- [Problem statement] Return, word for word, every line that follows.
#####
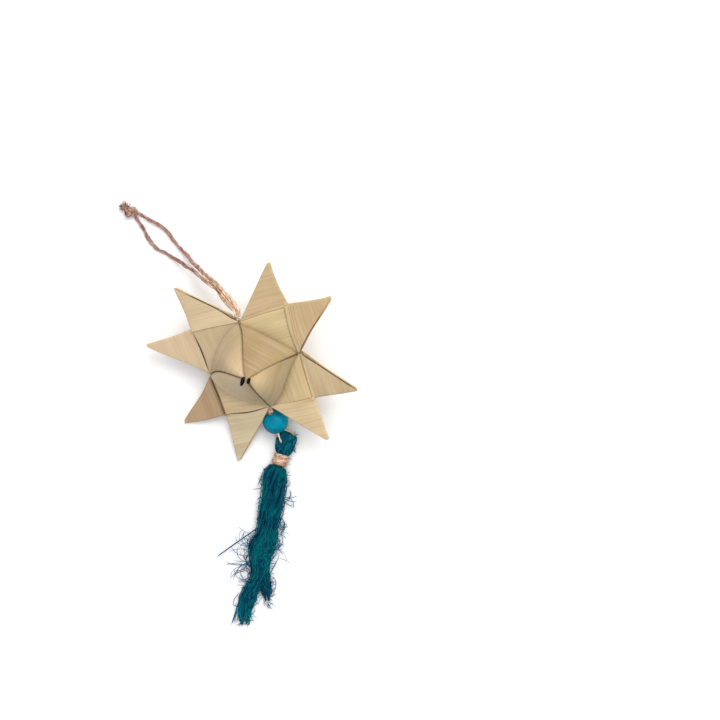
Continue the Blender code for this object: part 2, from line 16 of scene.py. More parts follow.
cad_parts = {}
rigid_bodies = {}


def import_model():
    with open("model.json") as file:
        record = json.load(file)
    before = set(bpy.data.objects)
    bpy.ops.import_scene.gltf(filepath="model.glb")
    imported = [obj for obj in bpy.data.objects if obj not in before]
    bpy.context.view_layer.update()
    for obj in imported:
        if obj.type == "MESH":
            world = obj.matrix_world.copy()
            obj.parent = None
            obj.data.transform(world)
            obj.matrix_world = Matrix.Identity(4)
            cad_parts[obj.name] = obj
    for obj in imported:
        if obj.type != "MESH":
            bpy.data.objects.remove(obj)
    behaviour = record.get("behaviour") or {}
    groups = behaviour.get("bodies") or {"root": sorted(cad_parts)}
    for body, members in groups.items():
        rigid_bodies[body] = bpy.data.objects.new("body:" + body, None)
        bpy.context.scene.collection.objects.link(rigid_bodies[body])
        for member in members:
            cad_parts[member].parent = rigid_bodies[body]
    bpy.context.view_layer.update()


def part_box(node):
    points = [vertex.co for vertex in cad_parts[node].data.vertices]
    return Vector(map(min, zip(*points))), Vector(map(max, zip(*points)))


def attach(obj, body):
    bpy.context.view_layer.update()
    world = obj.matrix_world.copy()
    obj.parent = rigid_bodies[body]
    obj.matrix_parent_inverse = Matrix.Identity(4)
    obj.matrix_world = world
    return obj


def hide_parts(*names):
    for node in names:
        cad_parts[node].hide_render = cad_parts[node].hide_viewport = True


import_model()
MM = 0.001

# %% [markdown]
# The star lies tipped on its back cones. Everything on it is easier to shape in the star's own
# frame, flat in XY with the front up, so one matrix carries points from there to the floor.
# Its turn, lean and centre repeat the model's, and the bead's place comes from the frame.

# %% Where the star lies
STAR_CENTRE = Vector((0.00178, 0.03911, 0.01789))
STAR_TURN = 15.965
STAR_LEAN = 21.949
DOWNHILL = -123.913


def spin(degrees, axis):
    return Matrix.Rotation(radians(degrees), 4, axis)


tip_axis = Vector((-sin(radians(DOWNHILL)), cos(radians(DOWNHILL)), 0.0))
POSE = Matrix.Translation(STAR_CENTRE) @ spin(STAR_LEAN, tip_axis) @ spin(STAR_TURN, "Z")
low, high = [Vector(corner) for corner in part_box("bead")]
BEAD_CENTRE = (low + high) / 2
print("bead at", [round(value, 4) for value in BEAD_CENTRE])

# %% [markdown]
# The sizes of the weave are few: the strip's width and thickness, the room for the twine, and
# how far the two crossing leaves stand apart. The rest follows from them.

# %% Sizes of the weave and the twine
BAND = 22.0 * MM
LEAF = 0.4 * MM
EDGE = 0.35 * MM
GAP = 0.3 * MM
TWINE = 1.6 * MM
STRAND = (TWINE + GAP) / 2
INNER = TWINE / 2 + GAP + LEAF / 2
OUTER = INNER + LEAF + EDGE
BLOCK_HALF = (INNER + OUTER) / 2
MOUTH = 1.5 * MM
TIP_OPEN = 1.1 * MM
TIP_WIDTH = 0.9 * MM
FOLD_START = 1.2 * MM
TIP_REACH = ((1.06, 1.18), (0.97, 0.975), (0.975, 0.98), (1.0, 0.99))
TIP_LEAN = ((0.02, -0.01), (0.035, 0.055), (-0.06, 0.06), (0.11, 0.09))
CONE_TOP = (19.5 * MM, 18.1 * MM)
CONE_RISE = 4.8 * MM
CONE_FEET = 0.965
CONE_FOOT = 0.5 * MM
CONE_FUSED = 0.72
CONE_TIP = 0.022
CONE_DRAWN = Vector((1.65 * MM, -1.35 * MM, 0.0))
SEAM = LEAF / 2 + 0.12 * MM
print("leaf levels", round(INNER / MM, 2), round(OUTER / MM, 2), "mm")

# %% [markdown]
# A photographer lays such a piece on white paper and shoots it from straight above, under a
# large soft light. The camera looks down from the height that gives the photograph's frame.

# %% Camera, floor and light
CAMERA_PLACE = (0.0503, 0.04117, 0.4755)
LENS = 50.0
SENSOR = 36.0
PHOTO_PIXELS = 720.0
TASSEL_PIXEL = 0.47 * MM
FLOOR_DROP = 0.0002
scene = bpy.context.scene
scene.view_settings.view_transform = "Standard"
camera_data = bpy.data.cameras.new("camera")
camera_data.lens = LENS
camera_data.sensor_width = SENSOR
camera_data.clip_start = 0.01
camera = bpy.data.objects.new("camera", camera_data)
camera.location = CAMERA_PLACE
scene.collection.objects.link(camera)
scene.camera = camera


def soft_light(name, place, size, power, colour=(1.0, 1.0, 1.0)):
    data = bpy.data.lights.new(name, "AREA")
    data.shape = "DISK"
    data.size = size
    data.energy = power
    data.color = colour
    lamp = bpy.data.objects.new(name, data)
    lamp.location = place
    aim = Vector((0.02, 0.03, 0.0)) - Vector(place)
    lamp.rotation_euler = aim.to_track_quat("-Z", "Y").to_euler()
    scene.collection.objects.link(lamp)


soft_light("window", (0.30, 0.55, 0.85), 0.6, 6.0, (1.0, 0.98, 0.95))
soft_light("ceiling", (-0.05, 0.12, 1.2), 1.1, 6.0)
world = bpy.data.worlds.new("studio")
world.use_nodes = True
world.node_tree.nodes["Background"].inputs["Color"].default_value = (0.97, 0.98, 1.0, 1.0)
world.node_tree.nodes["Background"].inputs["Strength"].default_value = 0.55
scene.world = world
bpy.ops.mesh.primitive_plane_add(size=6.0, location=(0.0, 0.0, -FLOOR_DROP))
floor = bpy.context.object
floor.name = "paper"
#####
- [Reply]
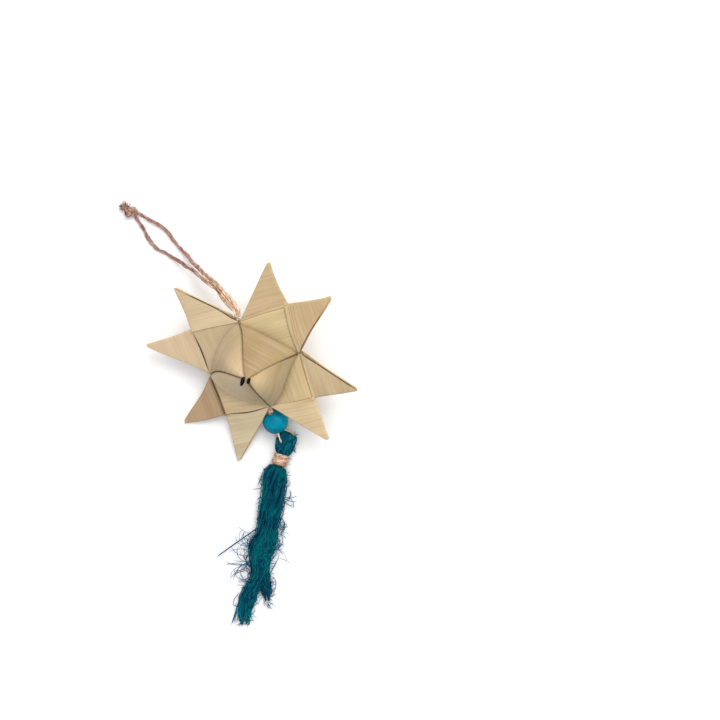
Continue the Blender code for this object: part 2, from line 16 of scene.py. More parts follow.
cad_parts = {}
rigid_bodies = {}


def import_model():
    with open("model.json") as file:
        record = json.load(file)
    before = set(bpy.data.objects)
    bpy.ops.import_scene.gltf(filepath="model.glb")
    imported = [obj for obj in bpy.data.objects if obj not in before]
    bpy.context.view_layer.update()
    for obj in imported:
        if obj.type == "MESH":
            world = obj.matrix_world.copy()
            obj.parent = None
            obj.data.transform(world)
            obj.matrix_world = Matrix.Identity(4)
            cad_parts[obj.name] = obj
    for obj in imported:
        if obj.type != "MESH":
            bpy.data.objects.remove(obj)
    behaviour = record.get("behaviour") or {}
    groups = behaviour.get("bodies") or {"root": sorted(cad_parts)}
    for body, members in groups.items():
        rigid_bodies[body] = bpy.data.objects.new("body:" + body, None)
        bpy.context.scene.collection.objects.link(rigid_bodies[body])
        for member in members:
            cad_parts[member].parent = rigid_bodies[body]
    bpy.context.view_layer.update()


def part_box(node):
    points = [vertex.co for vertex in cad_parts[node].data.vertices]
    return Vector(map(min, zip(*points))), Vector(map(max, zip(*points)))


def attach(obj, body):
    bpy.context.view_layer.update()
    world = obj.matrix_world.copy()
    obj.parent = rigid_bodies[body]
    obj.matrix_parent_inverse = Matrix.Identity(4)
    obj.matrix_world = world
    return obj


def hide_parts(*names):
    for node in names:
        cad_parts[node].hide_render = cad_parts[node].hide_viewport = True


import_model()
MM = 0.001

# %% [markdown]
# The star lies tipped on its back cones. Everything on it is easier to shape in the star's own
# frame, flat in XY with the front up, so one matrix carries points from there to the floor.
# Its turn, lean and centre repeat the model's, and the bead's place comes from the frame.

# %% Where the star lies
STAR_CENTRE = Vector((0.00178, 0.03911, 0.01789))
STAR_TURN = 15.965
STAR_LEAN = 21.949
DOWNHILL = -123.913


def spin(degrees, axis):
    return Matrix.Rotation(radians(degrees), 4, axis)


tip_axis = Vector((-sin(radians(DOWNHILL)), cos(radians(DOWNHILL)), 0.0))
POSE = Matrix.Translation(STAR_CENTRE) @ spin(STAR_LEAN, tip_axis) @ spin(STAR_TURN, "Z")
low, high = [Vector(corner) for corner in part_box("bead")]
BEAD_CENTRE = (low + high) / 2
print("bead at", [round(value, 4) for value in BEAD_CENTRE])

# %% [markdown]
# The sizes of the weave are few: the strip's width and thickness, the room for the twine, and
# how far the two crossing leaves stand apart. The rest follows from them.

# %% Sizes of the weave and the twine
BAND = 22.0 * MM
LEAF = 0.4 * MM
EDGE = 0.35 * MM
GAP = 0.3 * MM
TWINE = 1.6 * MM
STRAND = (TWINE + GAP) / 2
INNER = TWINE / 2 + GAP + LEAF / 2
OUTER = INNER + LEAF + EDGE
BLOCK_HALF = (INNER + OUTER) / 2
MOUTH = 1.5 * MM
TIP_OPEN = 1.1 * MM
TIP_WIDTH = 0.9 * MM
FOLD_START = 1.2 * MM
TIP_REACH = ((1.06, 1.18), (0.97, 0.975), (0.975, 0.98), (1.0, 0.99))
TIP_LEAN = ((0.02, -0.01), (0.035, 0.055), (-0.06, 0.06), (0.11, 0.09))
CONE_TOP = (19.5 * MM, 18.1 * MM)
CONE_RISE = 4.8 * MM
CONE_FEET = 0.965
CONE_FOOT = 0.5 * MM
CONE_FUSED = 0.72
CONE_TIP = 0.022
CONE_DRAWN = Vector((1.65 * MM, -1.35 * MM, 0.0))
SEAM = LEAF / 2 + 0.12 * MM
print("leaf levels", round(INNER / MM, 2), round(OUTER / MM, 2), "mm")

# %% [markdown]
# A photographer lays such a piece on white paper and shoots it from straight above, under a
# large soft light. The camera looks down from the height that gives the photograph's frame.

# %% Camera, floor and light
CAMERA_PLACE = (0.0503, 0.04117, 0.4755)
LENS = 50.0
SENSOR = 36.0
PHOTO_PIXELS = 720.0
TASSEL_PIXEL = 0.47 * MM
FLOOR_DROP = 0.0002
scene = bpy.context.scene
scene.view_settings.view_transform = "Standard"
camera_data = bpy.data.cameras.new("camera")
camera_data.lens = LENS
camera_data.sensor_width = SENSOR
camera_data.clip_start = 0.01
camera = bpy.data.objects.new("camera", camera_data)
camera.location = CAMERA_PLACE
scene.collection.objects.link(camera)
scene.camera = camera


def soft_light(name, place, size, power, colour=(1.0, 1.0, 1.0)):
    data = bpy.data.lights.new(name, "AREA")
    data.shape = "DISK"
    data.size = size
    data.energy = power
    data.color = colour
    lamp = bpy.data.objects.new(name, data)
    lamp.location = place
    aim = Vector((0.02, 0.03, 0.0)) - Vector(place)
    lamp.rotation_euler = aim.to_track_quat("-Z", "Y").to_euler()
    scene.collection.objects.link(lamp)


soft_light("window", (0.30, 0.55, 0.85), 0.6, 6.0, (1.0, 0.98, 0.95))
soft_light("ceiling", (-0.05, 0.12, 1.2), 1.1, 6.0)
world = bpy.data.worlds.new("studio")
world.use_nodes = True
world.node_tree.nodes["Background"].inputs["Color"].default_value = (0.97, 0.98, 1.0, 1.0)
world.node_tree.nodes["Background"].inputs["Strength"].default_value = 0.55
scene.world = world
bpy.ops.mesh.primitive_plane_add(size=6.0, location=(0.0, 0.0, -FLOOR_DROP))
floor = bpy.context.object
floor.name = "paper"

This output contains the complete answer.